Monitoring Scheduler Performance
# Scheduler metrics
# scheduler_scheduling_attempt_duration_seconds
# scheduler_pending_pods
# scheduler_schedule_attempts_total{result="scheduled|unschedulable|error"}
# Check which profile scheduled a Pod
kubectl get pod batch-job -o jsonpath='{.spec.schedulerName}'
# View scheduler logs
kubectl logs -n kube-system kube-scheduler-<node>
When to Customize Profiles
| Scenario | Customization | |----------|--------------| | Cost optimization | MostAllocated scoring (bin-packing) | | GPU workloads | Custom plugin or high ImageLocality weight | | Batch processing | Disable affinity scoring, use MostAllocated | | Multi-tenant fairness | Custom QueueSort plugin | | Latency-sensitive | Prefer nodes with warm caches (ImageLocality) |
Why Interviewers Ask This
Understanding the scheduling framework shows deep knowledge of how Kubernetes places Pods and how to customize it for specialized workloads without writing a scheduler from scratch.

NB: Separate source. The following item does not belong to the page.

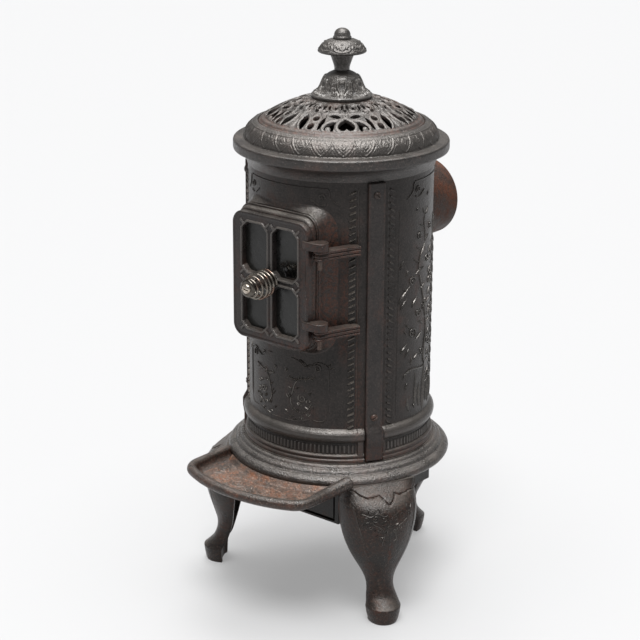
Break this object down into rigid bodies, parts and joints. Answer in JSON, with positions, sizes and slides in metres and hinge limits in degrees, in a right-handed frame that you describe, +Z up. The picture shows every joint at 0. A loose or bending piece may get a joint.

Common Follow-Up Questions
Key Takeaways
- The scheduling framework replaces the older predicate/priority model with a plugin architecture.
- Profiles allow multiple scheduling behaviors in a single scheduler binary.
- You can enable, disable, or configure plugins per profile for workload-specific scheduling.